Universities of Dundee and Cape Town form partnership with Bayer
Medicinal chemistry and biology experts at the Universities of Dundee (Scotland) and Cape Town (South Africa) have linked up with Bayer's pharmaceuticals division to develop new treatments for tuberculosis (TB).
The collaboration combines knowledge of TB biology, drug discovery and medicinal chemistry, with access to an industrial library of chemical compounds.
All three partners are already members of the Tuberculosis Drug Accelerator (TBDA), a programme launched in 2012 and funded by the Bill & Melinda Gates Foundation, which aims to identify novel therapies to reduce significantly the treatment time for TB. The new collaboration will optimise hits from the Bayer compound library that were identified within the TBDA programme, with the goal of developing them into potential preclinical drug candidates.
TB kills 1.5 million people globally every year, with more than nine million falling ill from the disease, mainly in developing countries. Although effective, current first-line therapies for TB are considered inadequate owing to the fact that they take up to six months to cure patients. The long treatment regimen contributes to high rates of treatment default, leading to increased disease transmission, drug resistance, and death.
The Drug Discovery Unit (DDU) at the University of Dundee and UCT’s Drug Discovery and Development Centre (H3D) are two of the leading centres in academia for drug discovery globally, particularly relating to diseases across the developing world. Both are funded by the Bill & Melinda Gates Foundation, with DDU additionally funded by the Wellcome Trust. Scientists at both DDU and H3D recently announced the separate discovery of new antimalarial compounds.

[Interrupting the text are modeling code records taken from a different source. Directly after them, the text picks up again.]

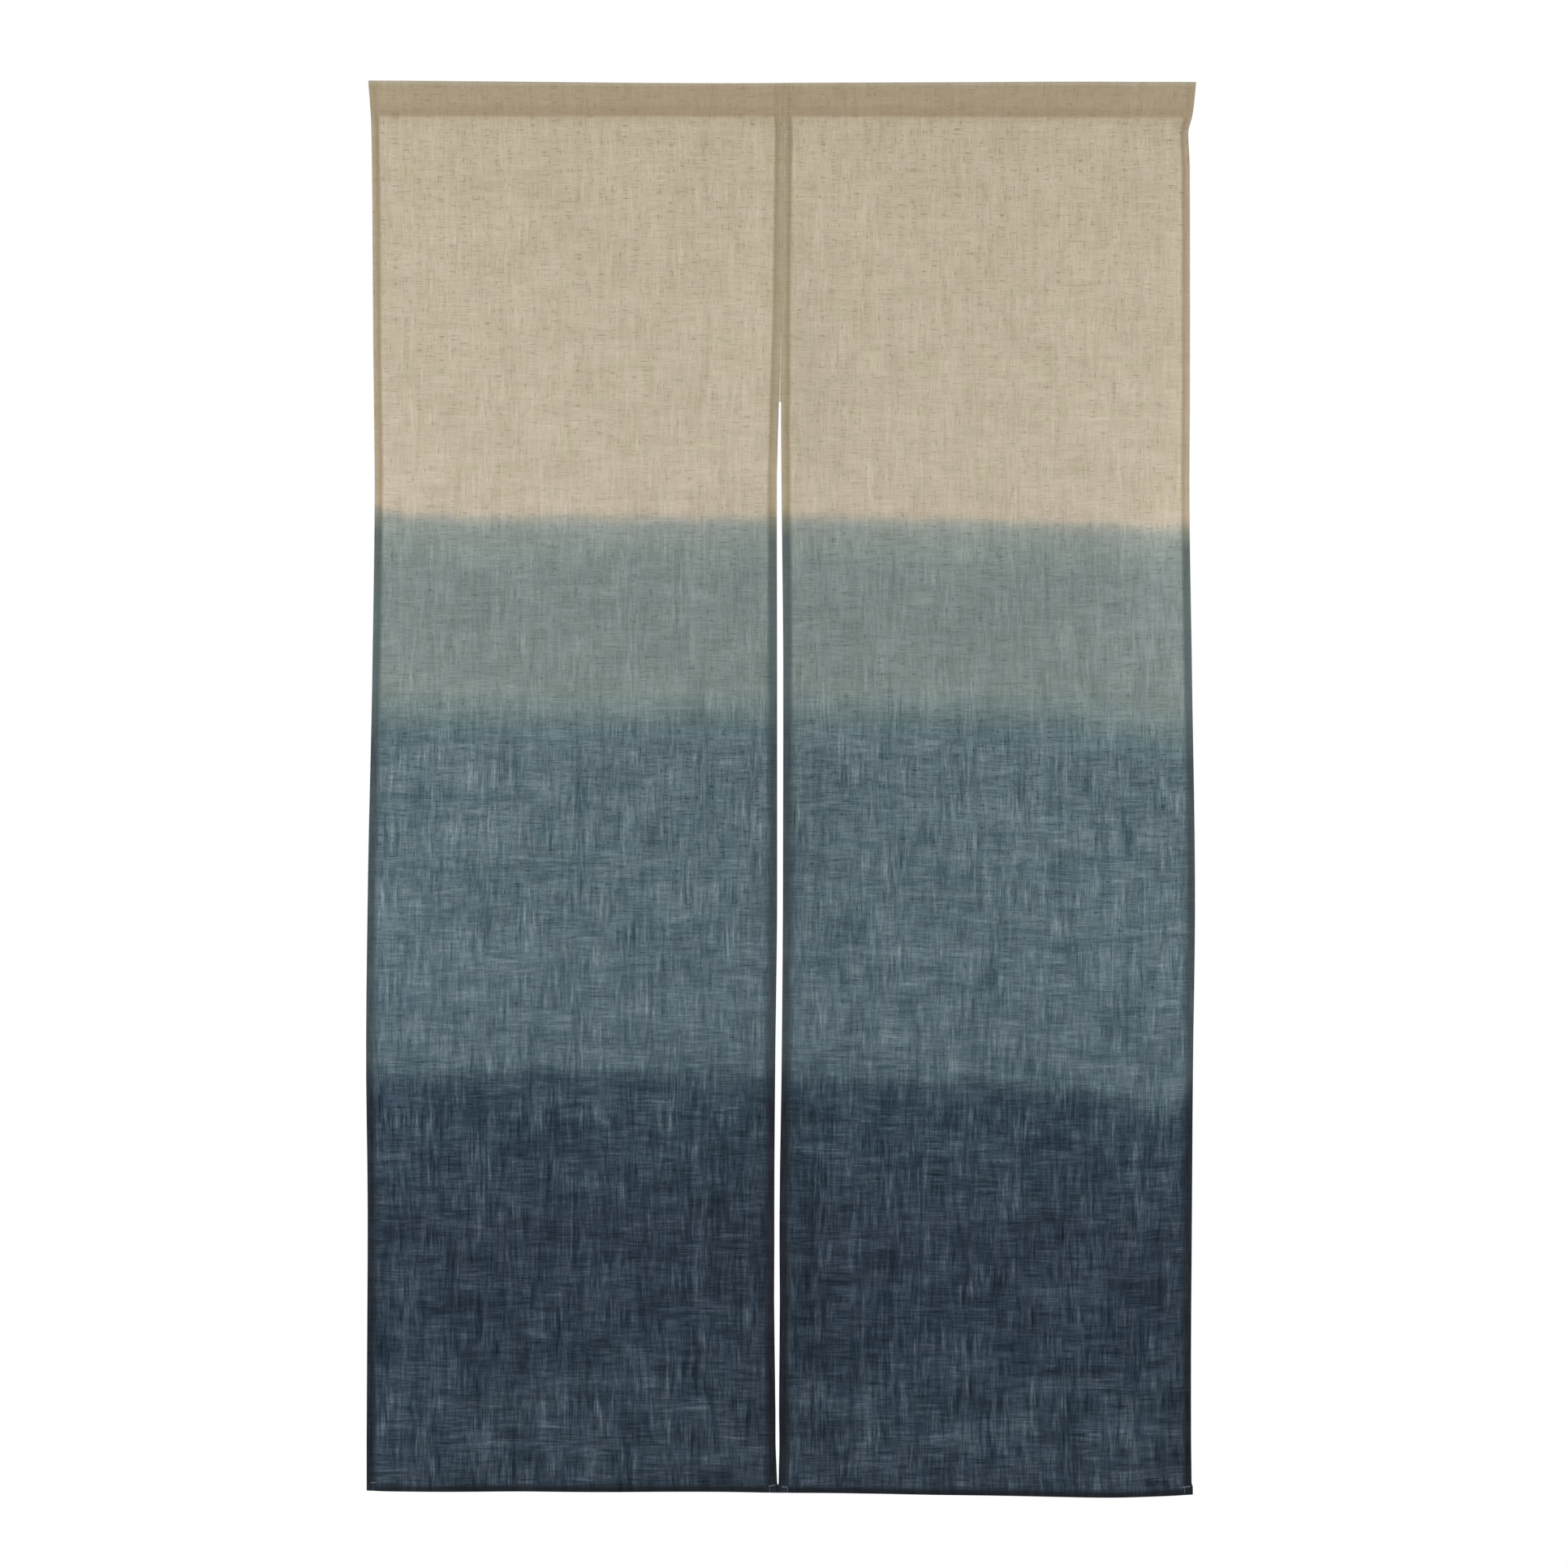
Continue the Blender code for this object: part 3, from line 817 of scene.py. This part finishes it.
def hem_path(width):
    """Across a side hem of the given width from its raw edge to the face: distance in from
    the outer edge and distance behind the face."""
    inner_turn = width - 0.5 * PLY
    path = [(RAW_EDGE_INSET, PLY), (0.43 * width, PLY), (0.74 * width, PLY)]
    for step in range(ARC_STEPS):
        angle = math.pi * step / (ARC_STEPS - 1)
        path.append((inner_turn + 0.5 * PLY * math.sin(angle),
                     PLY * (1.5 - 0.5 * math.cos(angle))))
    path += [(share * width, 2 * PLY) for share in (0.74, 0.43, 0.21)]
    for step in range(ARC_STEPS + 2):
        angle = math.pi * step / (ARC_STEPS + 1)
        path.append((PLY * (1 - math.sin(angle)), PLY * (1 + math.cos(angle))))
    stretch = width / OUTER_HEM
    path += [(inset * stretch * MM, 0.0) for inset in HEM_FACE_INSETS]
    return path


def path_lengths(path):
    steps = [math.hypot(b[0] - a[0], b[1] - a[1]) for a, b in zip(path, path[1:])]
    return np.concatenate([[0], np.cumsum(steps)])


class Columns:
    """Where the columns of a panel's grid lie: which edge each is measured from, how far
    in, how far behind the face, and how far along the flat cloth's width."""

    def __init__(self, width, hems):
        self.hems = hems
        left, right = (hem_path(hem) for hem in hems)
        left_lengths, right_lengths = path_lengths(left), path_lengths(right)
        left_reach, right_reach = left[-1][0], right[-1][0]
        middle = width - left_reach - right_reach
        count = int(round(middle / COLUMN_STEP))
        inner = np.arange(1, count) / count
        self.share = np.concatenate([np.zeros(len(left)), inner, np.ones(len(right))])
        self.offset = np.concatenate([
            [inset for inset, _ in left],
            left_reach * (1 - inner) - right_reach * inner,
            [-inset for inset, _ in reversed(right)],
        ])
        self.behind = np.concatenate([
            [depth for _, depth in left],
            np.zeros(len(inner)),
            [depth for _, depth in reversed(right)],
        ])
        self.flat_width = float(left_lengths[-1] + middle + right_lengths[-1])
        self.flat = np.concatenate([left_lengths, left_lengths[-1] + inner * middle,
                                    self.flat_width - right_lengths[::-1]])

    def place(self, left, right):
        return left * (1 - self.share) + right * self.share + self.offset

    def hem_depth(self):
        """How deep the side hem's extra layers are at each column, fading past the hem."""
        from_left = np.where(self.share == 0, self.offset, 1.0)
        from_right = np.where(self.share == 1, -self.offset, 1.0)
        past = np.minimum(from_left - self.hems[0], from_right - self.hems[1])
        return 2 * PLY * (1 - ease(past / (5 * MM)))


def relief(panel, x, drop):
    """How far the sewing and the cloth's own unevenness bring the face forward."""
    stitch, foot = panel.stitch_drop(x), panel.foot_drop(x)
    left, right = panel.edge(0, drop), panel.edge(1, drop)
    from_left, from_right = x - left, right - x
    seed = 3 if panel.side == "left" else 7
    wide, tall = RUMPLE_SIZE
    total = RUMPLE * soft_noise(x / wide + 40, drop / tall, seed)
    wide, tall = CRUMPLE_SIZE
    total += CRUMPLE_SHARE * RUMPLE * soft_noise(x / wide + 40, drop / tall, seed + 1)
    quiet = ease(np.minimum(from_left, from_right) / (30 * MM))
    total = total * (0.3 + 0.7 * quiet)
    lines = [
        (from_left, drop, panel.hems[0], seed + 2),
        (from_right, drop, panel.hems[1], seed + 3),
        (foot - drop, x, FOOT_HEM, seed + 4),
    ]
    for distance, along, width, line_seed in lines:
        stitch_at = width - STITCH_INSET
        total += HEM_PILLOW * np.sin(math.pi * np.clip(distance / stitch_at, 0, 1))
        total -= STITCH_GROOVE * np.exp(-((distance - stitch_at) / (0.9 * MM)) ** 2)
        wander = 1.2 * soft_noise(along / 0.03 + 50, along * 0 + line_seed, line_seed)
        strength = 0.55 + 0.45 * soft_noise(along / 0.04 + 50, along * 0 + 9, line_seed)
        wave = np.sin(2 * math.pi * along / PUCKER_WAVE + 2.2 * wander)
        reach = np.exp(-(abs(distance - stitch_at) / PUCKER_REACH) ** 1.3)
        total += PUCKER * strength * wave * reach
    below = drop - stitch
    wave = np.sin(2 * math.pi * x / PUCKER_WAVE + 3 * soft_noise(x / 0.03 + 50, x * 0, seed))
    total += PUCKER * wave * np.exp(-abs(below) / PUCKER_REACH)
    total -= STITCH_GROOVE * np.exp(-((below + POCKET_STITCH) / (1.0 * MM)) ** 2)
    return total


def pocket_shape(t):
    """Bulge of the pocket at a share t of its height, from 0 to 1: round over the top, then
    straight down to the line of stitches."""
    rise = np.sqrt(np.clip(1 - (1 - t / POCKET_WIDEST) ** 2, 0, 1))
    fall = np.clip((1 - t) / (1 - POCKET_WIDEST), 0, 1) ** 1.1
    return np.where(t < POCKET_WIDEST, rise, fall)


def stack(hem):
    """Depths of the inner and back layers of a doubled hem whose cloth is itself doubled
    at the sides by the given depth."""
    return hem + PLY, 3 * hem + 2 * PLY


def front_surface(panel, x, drop):
    """Depth (y) of the finished cloth's front at any place on the pocket or the face."""
    top, stitch, foot = panel.top_drop(x), panel.stitch_drop(x), panel.foot_drop(x)
    share = np.clip((drop - top) / (stitch - top), 0, 1)
    depth = panel.face(x, np.clip(drop, stitch, foot)) - relief(panel, x, drop)
    return depth - panel.bulge() * pocket_shape(share)


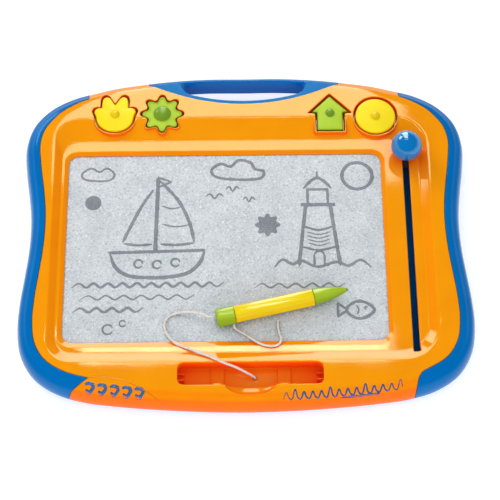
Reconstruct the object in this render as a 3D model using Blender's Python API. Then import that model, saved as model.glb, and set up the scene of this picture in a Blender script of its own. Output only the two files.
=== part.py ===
"""Magnetic drawing board with a tethered pen, four shape stamps and a slide eraser.

Metres, +Z up, origin under the middle of the board on the surface it stands on.
X runs to the board's right, Y away from the child who draws on it.
"""
import math

import bmesh
import bpy
from mathutils import Matrix, Vector

MM = 0.001

# Fits
GAP = 0.3 * MM
RUNNING_GAP = 0.6 * MM
OVERRUN = 6 * MM

# Window and the bands of the orange cover around it, from the window outwards
WINDOW_WIDTH = 311.5 * MM
WINDOW_DEPTH = 202.5 * MM
WINDOW_CORNER = 10 * MM
WINDOW_BEVEL = 3 * MM
LIP_LEFT = 3.5 * MM
LIP_TOP = 13 * MM
LIP_BOTTOM = 10.5 * MM
LIP_LEFT_CORNER = 18 * MM
LIP_RIGHT_CORNER = 28 * MM
SLOPE_LEFT = 7.5 * MM
SLOPE_RIGHT = 9 * MM
SLOPE_TOP = 23.5 * MM
SLOPE_BOTTOM = 9 * MM
SLOPE_CORNER = 6 * MM
SHOULDER_LEFT = 1.5 * MM
SHOULDER_RIGHT = 8 * MM
SHOULDER_TOP = 34 * MM
SHOULDER_BOTTOM = 21.5 * MM
EDGE_WIDTH = 21 * MM

# Heights of the body
BODY_HEIGHT = 35 * MM
LIP_DROP = 5 * MM
LIP_THICKNESS = 3 * MM
BEVEL_DROP = 2.4 * MM
WALL = 2.2 * MM
PARTING_HEIGHT = 5 * MM

# Right half of the outline, from the far edge round to the near one
OUTLINE_SHARES = (
    (0.000, 0.989), (0.180, 0.989), (0.360, 0.974), (0.565, 0.940), (0.676, 0.907),
    (0.794, 0.863), (0.897, 0.789), (0.971, 0.680), (1.000, 0.544), (0.991, 0.393),
    (0.974, 0.252), (0.962, 0.124), (0.960, 0.000), (0.966, -0.124), (0.978, -0.254),
    (0.991, -0.394), (0.995, -0.541), (0.975, -0.687), (0.913, -0.810), (0.812, -0.893),
    (0.692, -0.938), (0.571, -0.959), (0.420, -0.977), (0.220, -0.993), (0.000, -1.000),
)
WAIST_SHARE = 0.960
CORNER_KNOTS = (0, 4, 8, 16, 20, 24)
BLOCK_STEPS = (8, 7, 10, 7, 7)

# Section of the rounded edge: share of the edge width inwards, share of the height
EDGE_SHARES = (
    (0.286, 0.000), (0.071, 0.160), (0.000, 0.343), (0.040, 0.571),
    (0.170, 0.785), (0.380, 0.885), (0.595, 0.970), (1.000, 1.000),
)
INNER_EDGE_SHARES = (
    (0.143, 0.000), (0.030, 0.343), (0.170, 0.785), (0.380, 0.885), (0.595, 0.970), (1.000, 1.000),
)

# Blue side bumpers, measured along each half of the outline from far to near
BUMPER_WIDTH = 16.5 * MM
BUMPER_TIP_SHARE = 0.68
BUMPER_START_SHARE = 0.177
BUMPER_FULL_SHARE = 0.270
LEFT_INNER_END_SHARE = 0.836
LEFT_OUTER_END_SHARE = 0.804
RIGHT_INNER_END_SHARE = 0.812
RIGHT_OUTER_END_SHARE = 0.829
LEFT_END_ROUNDING = 2 * MM
RIGHT_END_ROUNDING = 9 * MM

# Carrying handle at the far edge
SEAM_ARC_RADIUS = 200 * MM
SEAM_ARC_DEPTH = 38.9 * MM
SEAM_ARC_HALF_SPAN = 96 * MM
SEAM_END_SPREAD = 5 * MM
HANDLE_STRIP = 6.1 * MM
HANDLE_BAR = 8.4 * MM
HANDLE_DROP = 3.5 * MM
HANDLE_LIFT = 8 * MM
LIFT_END_SLANT = 6 * MM
GRIP_NEAR_HALF_SPAN = 58.5 * MM
GRIP_END_SLANT = 7 * MM
GRIP_ROUNDING = 6 * MM

# Pen tray
TRAY_LENGTH = 137 * MM
TRAY_WIDTH = 22 * MM
TRAY_DEPTH = 15 * MM
TRAY_SHELF = 1.5 * MM
TRAY_CORNER = 7 * MM
TRAY_X = 3.5 * MM
SADDLE_HEIGHT = 1.2 * MM
SADDLE_WIDTH = 12 * MM
SADDLE_SHARES = (-0.226, 0.232)
TRAY_TAB_WIDTH = 6.5 * MM
TRAY_TAB_REACH = 1.2 * MM
TRAY_TAB_HEIGHT = 2 * MM
END_RIB_LENGTH = 6 * MM
END_RIB_WIDTH = 1.2 * MM
END_RIB_HEIGHT = 6 * MM
END_RIB_SHARES = (-0.14, 0.14)
NOTCH_LENGTH = 48 * MM
NOTCH_REACH = 10 * MM
NOTCH_DEPTH = 10 * MM
CORD_HOLE_X = 8 * MM

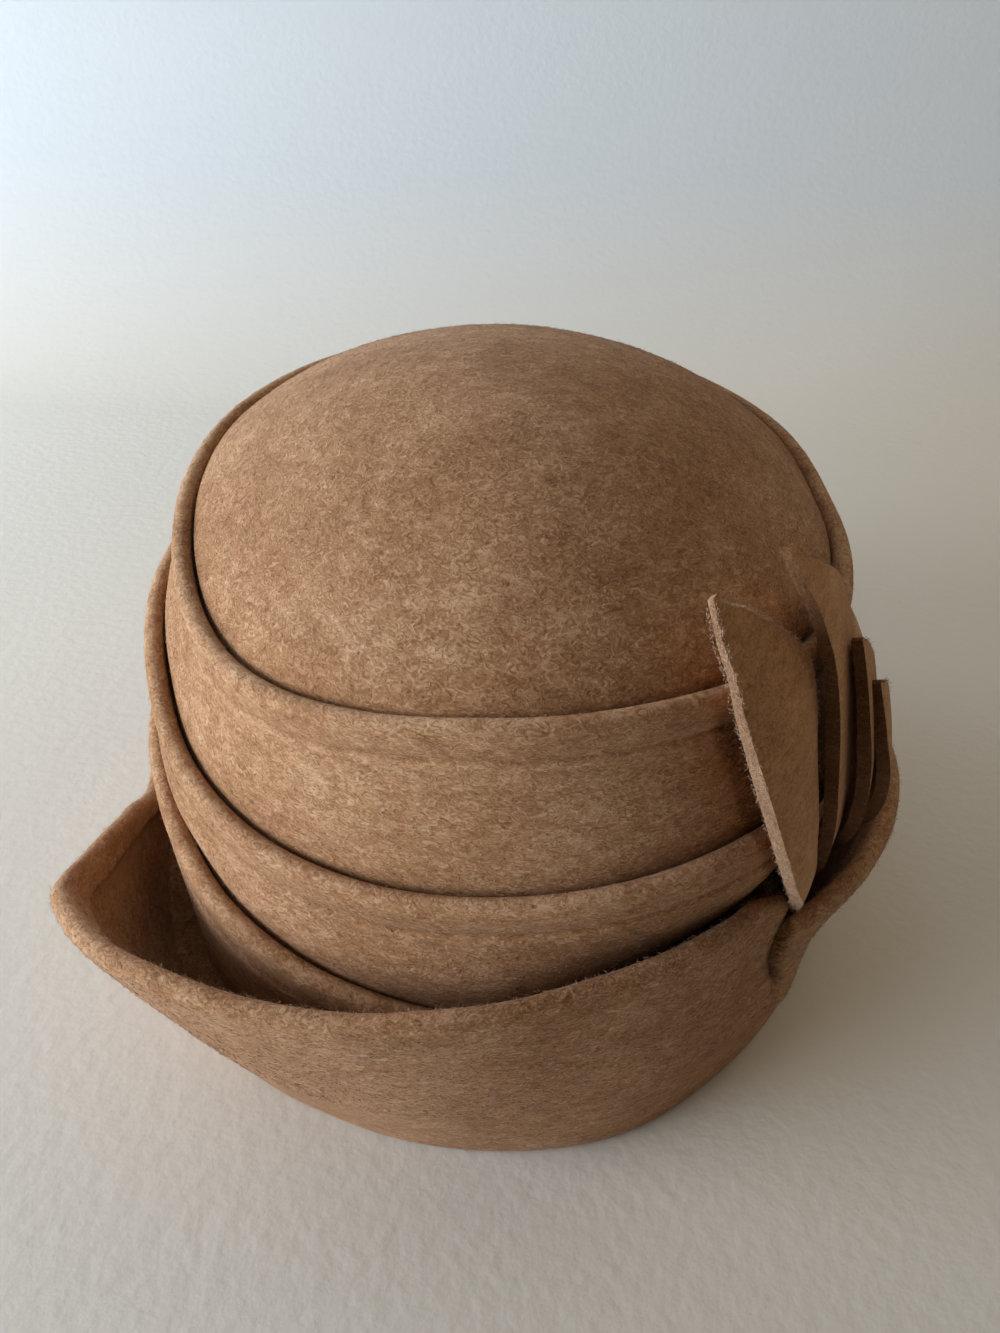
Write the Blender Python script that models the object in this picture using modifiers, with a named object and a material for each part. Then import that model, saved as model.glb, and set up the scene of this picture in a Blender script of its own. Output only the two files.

In addition to H3D, UCT is home to the Institute of Infectious Disease and Molecular Medicine (IDM) which, since its establishment in 2005, has gained a reputation as a global leader in TB and HIV research with an extensive network of national and international collaborations. The partnership with Bayer and Dundee will rely on the Molecular Mycobacteriology Research Unit (MMRU), which is funded by the South African Department of Science and Technology and the South African Medical Research Council, among others, for TB biology assays and expertise.